A recent study found the risk of a rare brain tumour doubled among women using hormonal contraception, including the pill, for five years or more.

But the controversial study is being rapidly dismissed by other researchers and experts.

The large-scale study used data from Denmark’s entire female population of reproductive age (15–49) between 2000 and 2009.

From this huge pool, researchers found 317 glioma diagnoses.

Now, emeritus director of the MIMR-PHI Institute of Medical Research at Monash University, Professor Henry Burger, says the increased risk is very minor indeed.

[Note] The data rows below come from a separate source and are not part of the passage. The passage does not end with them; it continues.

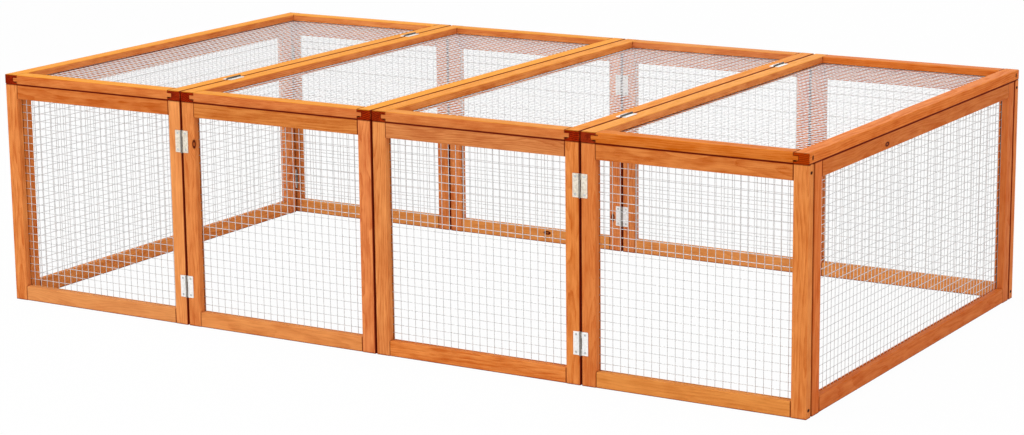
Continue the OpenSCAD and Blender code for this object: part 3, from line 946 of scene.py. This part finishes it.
start_alone()
bpy.ops.mesh.primitive_plane_add(size=FLOOR_SIZE, location=(0, 0, -FLOOR_DROP))
floor = bpy.context.object
floor.name = "studio_floor"
white_floor, tree, shader = finish_nodes("white_floor")
shader.inputs["Base Color"].default_value = (FLOOR_GREY, FLOOR_GREY, FLOOR_GREY, 1)
shader.inputs["Roughness"].default_value = 0.9
shader.inputs["Specular IOR Level"].default_value = 0.1
glow = tree.nodes.new("ShaderNodeEmission")
mixed = tree.nodes.new("ShaderNodeMixShader")
tree.links.new(product(tree, seen_ray(tree), FLOOR_GLOW), mixed.inputs[0])
tree.links.new(shader.outputs[0], mixed.inputs[1])
tree.links.new(glow.outputs[0], mixed.inputs[2])
tree.links.new(mixed.outputs[0], tree.nodes["Material Output"].inputs["Surface"])
floor.data.materials.append(white_floor)

room = bpy.data.worlds.new("white_room")
room.use_nodes = True
bpy.context.scene.world = room
tree = room.node_tree
sky = tree.nodes["Background"]
sky.inputs["Color"].default_value = (1, 1, 1, 1)
tree.links.new(ramp(tree, seen_ray(tree), 0, 1, ROOM_LIGHT, 1.0, smooth=False),
               sky.inputs["Strength"])

# Each lamp's place and size are in metres, and its power is in watts.
AIM = Vector((0, 0, 0.2))
for name, at, size, power in (
        ("lamp_above", (-0.6, -0.8, 5.2), 4.5, 128),
        ("lamp_front", (-3.0, -5.8, 2.6), 4.0, 132),
        ("lamp_right", (5.6, -2.0, 2.4), 4.0, 98),
        ("lamp_back", (-1.0, 5.5, 3.2), 4.0, 50)):
    light = bpy.data.lights.new(name, "AREA")
    light.shape, light.size, light.energy = "DISK", size, power
    lamp = bpy.data.objects.new(name, light)
    bpy.context.scene.collection.objects.link(lamp)
    lamp.location = at
    lamp.rotation_euler = (AIM - Vector(at)).to_track_quat("-Z", "Y").to_euler()

# The camera's place is in metres, and its turns are in degrees.
EYE_AT, TURNED, TIPPED, ROLLED = (2.809, -4.626, 1.367), 31.22, 77.54, -0.62
eye = bpy.data.cameras.new("photo_camera")
eye.sensor_width, eye.lens = 36, 94.5
eye.clip_start, eye.clip_end = 0.1, 100
camera = bpy.data.objects.new("photo_camera", eye)
bpy.context.scene.collection.objects.link(camera)
stand = Matrix.Translation(EYE_AT)
for angle, axis in ((TURNED, "Z"), (TIPPED, "X"), (ROLLED, "Z")):
    stand = stand @ Matrix.Rotation(math.radians(angle), 4, axis)
camera.matrix_world = stand
bpy.context.scene.camera = camera
bpy.context.scene.view_settings.view_transform = "Standard"
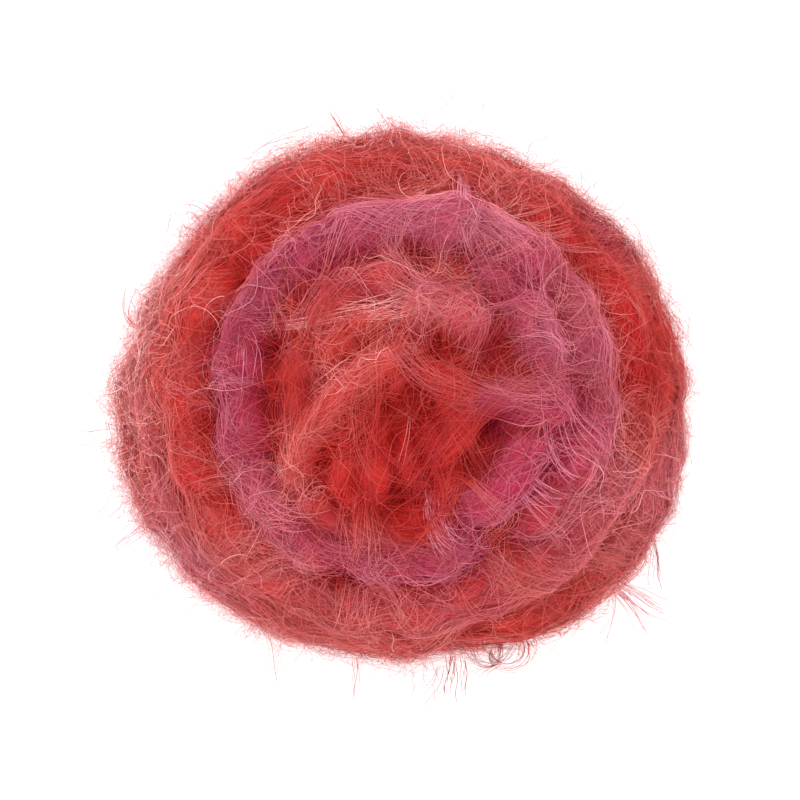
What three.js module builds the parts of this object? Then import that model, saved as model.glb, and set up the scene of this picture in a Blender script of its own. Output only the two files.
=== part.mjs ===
// A ball of thick brushed knitting yarn, machine wound with no core tube and standing on one end.
// Millimetres, +Z up. The origin is where the winding axis meets the surface that the ball stands on.
// One long strand makes the ball, so it is one solid: the packed middle with its outer turns in relief.

import * as THREE from "three";

// The packed middle. The turns lie half sunk in it and bring the ball to about 108 by 101 by 75.
const packed = {
  radius: 44.3, // from the axis to the middle's widest place
  halfHeight: 33.8,
  centreHeight: 37, // of the middle's centre over the surface
  squareness: 2.5, // 2 is an ellipse, and more is a squarer shoulder
};

// The outline seen from above isn't round: each row adds size * cos(lobes * angle + phase).
const outline = [
  { lobes: 1, size: 2.1, phaseDeg: 58 },
  { lobes: 2, size: 1.9, phaseDeg: 4 },
  { lobes: 3, size: 1.1, phaseDeg: 84 },
  { lobes: 4, size: 0.5, phaseDeg: 232 },
  { lobes: 5, size: 0.4, phaseDeg: 190 },
];

// The hollow in the upper end, where the ball's first turns are.
const hollow = { x: 2, y: -9, radius: 19, depth: 6 };

const strand = {
  rise: 0.9, // half the strand's height over half its width
  roundness: 0.7, // of its upper side: 0.5 is an ellipse, and 1 a parabola
  step: 2.5, // between points along a turn
  dipLength: 9, // over which an end dives between its neighbours
};

// The brushed pile stands this far over the strands, and fills the dips between them that are deeper than
// the felting under the mean surface.
const pile = { height: 2.4, felting: 1.1 };

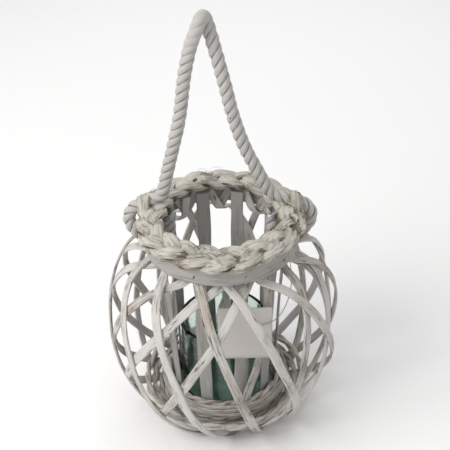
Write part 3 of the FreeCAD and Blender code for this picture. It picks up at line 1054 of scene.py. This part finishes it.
    def tufts(self) -> Sheet:
        """Frayed ends: each a thin three-sided blade that leaves the plait and curls back to it.

        Every blade is the same short arc, turned and scaled by its own draws, with its sides joined
        in one long grid; a blade starts and ends in a point, and the next starts inside the plait.

        Returns:
            The blades' surface.
        """
        draw = np.random.default_rng(71)
        spots = np.radians(np.array(self.frays))
        azimuth = (spots[:, None] + draw.normal(0, 0.045, (len(spots), self.blades))).ravel()
        total = len(azimuth)
        step = np.linspace(0, 1, 7)[None]
        arch = np.sin(math.pi * step)
        reach = draw.uniform(5, 13, (total, 1)) * MM
        heading = draw.normal(0.0, 0.5, (total, 1)) + np.where(draw.random((total, 1)) < 0.5, 0.0, math.pi)
        start = draw.normal(4.0, 5.0, (total, 1)) * MM
        root = (3.2 + draw.uniform(-0.6, 1.2, (total, 1))) * MM
        lift = root + draw.uniform(0.2, 2.2, (total, 1)) * MM * arch
        turned = azimuth[:, None] + reach * step * np.cos(heading) / self.plait_radius
        radius, height, _ = self.lie(turned, start + reach * step * np.sin(heading), lift)
        centre = around(turned, radius, height).reshape(-1, 3)
        taper = np.sqrt(np.sin(math.pi * np.clip(step, 0.03, 0.97)))
        thin = (draw.uniform(0.16, 0.42, (total, 1)) * MM * taper).reshape(-1, 1)
        corner = circle(3)[None]
        side, out = frames(centre, around(turned, 0.3, 1.0).reshape(-1, 3))
        worn = np.repeat(0.45 + 0.5 * draw.random((total, 1)), step.size, axis=0)
        return swept(centre, side, out, thin * np.cos(corner), thin * 0.5 * np.sin(corner),
                     np.arange(len(centre)) * MM, 9.0, worn)

    def band(self) -> Sheet:
        """The hoop round the strips' heads: one bent lath with rounded edges that fills its solid's box.

        Returns:
            The band's surface.
        """
        low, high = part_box("rim_band")
        inner, outer = self.band_walls
        azimuth = circle(420) + math.pi
        turn = circle(40)[None]
        middle = (inner + outer) / 2 + self.band_waver * np.sin(3 * azimuth + self.band_seed) * 0.5
        middle = middle + self.band_waver * 0.3 * np.sin(8 * azimuth)
        height = (low.z + high.z) / 2 + 0.25 * MM * np.sin(2 * azimuth + self.band_seed)
        half = (high.z - low.z) / 2 * (1 + 0.02 * np.sin(5 * azimuth + self.band_seed))[:, None]
        across = half * squarer(np.cos(turn), 0.32)
        furrow = 0.10 * MM * np.sin(across / (0.9 * MM) + np.sin(4 * azimuth)[:, None] * 2)
        rise = (outer - inner) / 2 * squarer(np.sin(turn), 0.45) + np.where(np.sin(turn) > 0.4, furrow, 0.0)
        wear = 0.12 + 0.2 * np.abs(np.sin(2.5 * azimuth + self.band_seed))[:, None]
        return lath(azimuth, middle, height, across, rise, self.band_seed, wear)

    def nails(self) -> list[Sheet]:
        """Ten flat narrow heads and their shanks, each slanted its own way, one at each slat.

        Returns:
            The nails' surfaces.
        """
        low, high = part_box("rim_nails")
        outer = max(high.x, -low.x)
        turn = circle(20)[None]
        profile = np.array(self.nail_profile) * MM
        sheets = []
        for number, azimuth in enumerate(np.radians(Cage.azimuths)):
            axis = np.array([math.sin(azimuth), -math.cos(azimuth), 0.05 * math.sin(number * 2.7)])
            side = np.array([math.cos(azimuth), math.sin(azimuth), 0.0])
            base = around(azimuth, outer, (low.z + high.z) / 2)
            slant = math.radians(52 + 12 * math.sin(number * 1.9))
            longways = math.cos(slant) * side + math.sin(slant) * np.cross(axis, side)
            sideways = np.cross(axis, longways)
            ring = self.nail_half_width * np.cos(turn)[..., None] * longways
            ring = ring + self.nail_half_height * np.sin(turn)[..., None] * sideways
            places = base + profile[:, :1, None] * ring + profile[:, 1:, None] * axis
            sheets.append(Sheet(places, places))
        return sheets

    def build(self) -> None:
        """Makes the plait, the strands over the rope, the frayed ends, the band and the nails."""
        strands = [self.strand(order) for order in range(3)]
        wraps = [self.wrap(-1, 1.0), self.wrap(1, 4.0)]
        rows = (("leaf_plait", strands, Palette.PLAIT, "plait", "rim_plait"),
                ("leaf_wraps", wraps, Palette.PLAIT, "plait"),
                ("plait_tufts", [self.tufts()], Palette.PLAIT, "plait"),
                ("outer_band", [self.band()], Palette.HOOP, "hoop", "rim_band"),
                ("band_nails", self.nails(), Palette.NAIL, "nail", "rim_nails"))
        for name, sheets, finish, slot, *nodes in rows:
            settle(make_piece(name, sheets, finish), "basket", slot, *nodes)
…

“In my view, the findings are of no biological or clinical significance,” he told industry press Medical Observer.

“[The findings are] negligible in comparison with the benefits of the medications.

“The authors present only relative risks, not absolute risks, for a tumour they say affects about five women per 100,000 per year in the quoted age range.

“Any increase in risk of less than one per 1000 per year is regarded as rare – the worst-case result here is an absolute increase in risk of five per 100,000 per year or one in 20,000 women using a hormonal contraceptive,” he said.

Other experts say the benefits of hormonal still outstrip the risks outlined in the paper.

“For example, a 20-year-old woman who takes the oral contraceptive for 10 years will reduce her chance of getting ovarian cancer by about 15 in 1000,” said Paul Pharoah, professor of cancer epidemiology at the University of Cambridge, UK.

“A much bigger reduction than any possible increase in the risk of brain cancer.”

“Suppose... all these women changed to a less effective form of contraception and 10,000 of them got pregnant: we would then expect one extra mother and 40 extra babies to die,” said Professor Sir David Spiegelhalter, Winton Professor of the Public Understanding of Risk, University of Cambridge.